These are the key concepts you need to understand to accurately answer the question.

Detection Probability
When we talk about detection probability, we are referring to the likelihood that a certain event, such as the detection of an enemy plane by a radar station, will occur. In our scenario, each radar station has a detection probability of 0.65. This means that there's a 65% chance for a radar station to successfully sense the presence of an enemy plane flying over.

Understanding detection probability is crucial for making strategic decisions, like determining how many radars are necessary to achieve a specific confidence level in plane detection. If each radar independently functions with a 65% success rate, the collective probability increases when multiple devices are utilized, thereby improving overall performance.

Here's a quick recap:
  • Detection Probability = Probability that a radar station detects a plane.
  • In this case: 0.65 or 65%.
  • The probability that a radar fails to detect the plane is 1 minus the detection probability, which is 0.35 or 35%.
Expected Value
The expected value is a fundamental concept in probability theory that provides the average outcome of a random variable across numerous trials. It predicts the mean result you can anticipate after many experiments.

For part (b) of the exercise, we calculate how many of the four radar stations are expected to detect an enemy plane. Since each station operates with a probability of 0.65, we use the expected value formula for a binomial distribution: \( E(X) = n \cdot p \). Here, \( n = 4 \) (number of stations) and \( p = 0.65 \) (probability of detection).

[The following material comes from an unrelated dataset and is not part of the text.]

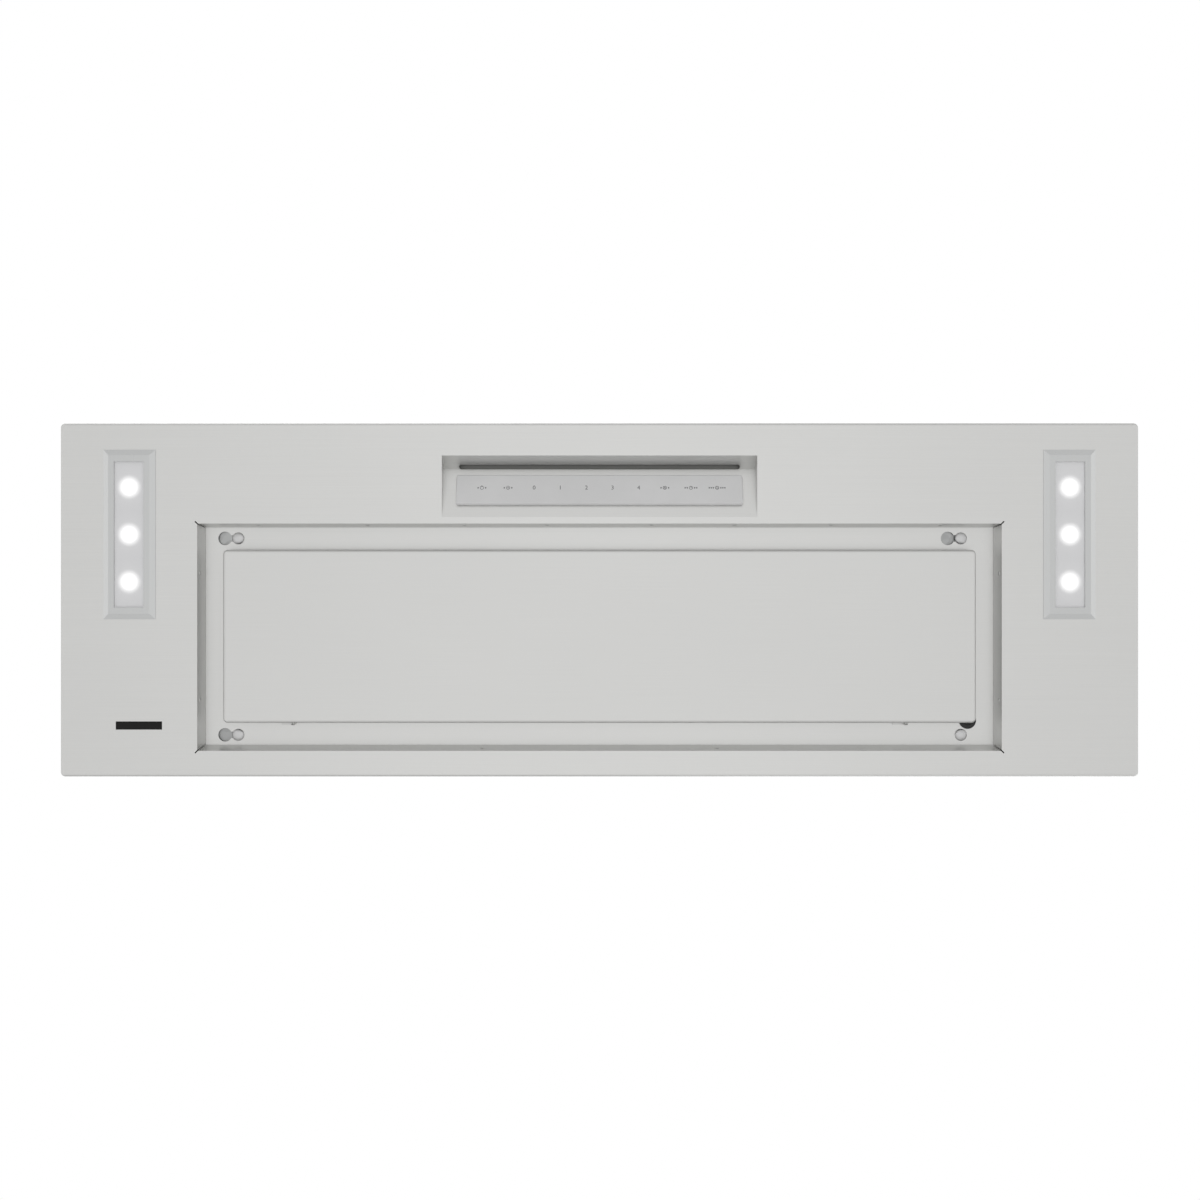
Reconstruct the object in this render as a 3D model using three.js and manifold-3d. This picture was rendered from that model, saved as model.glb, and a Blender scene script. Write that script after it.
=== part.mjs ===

Thus, the expected value is:
  • \( E(X) = 4 \times 0.65 = 2.6 \)
This calculation implies that on average, 2.6 out of 4 stations will detect the plane. Although you can't have a part of a station detecting a plane, this number provides a statistical expectation over many similar trials.

By understanding expected value, we quantify outcomes and can estimate performance levels when facing uncertainty. It's a predictive tool used extensively in decision making.
Complementary Probability
The concept of complementary probability is about finding the probability of the opposite event. If you are not sure about the occurrence of an event but know the probability of it not happening, then complementary probability helps you find the original probability.

Using part (a) of the exercise, we rely on this concept to determine how many radar stations are needed for a 98% chance that at least one of them will detect the airplane. If the probability that one station fails is 0.35, the probability that all \( n \) stations will fail simultaneously is \( 0.35^n \).

To be 98% certain that at least one station will detect the plane, we set this complementary probability to 0.02:
  • \( 1 - 0.35^n = 0.98 \)
  • \( 0.35^n = 0.02 \)
Then, solving for \( n \), we use logarithms to find that approximately 6 stations are needed. Complementary probability is useful for problems where it's easier to calculate the probability of an event not happening, and it significantly aids in decision-making under risk conditions.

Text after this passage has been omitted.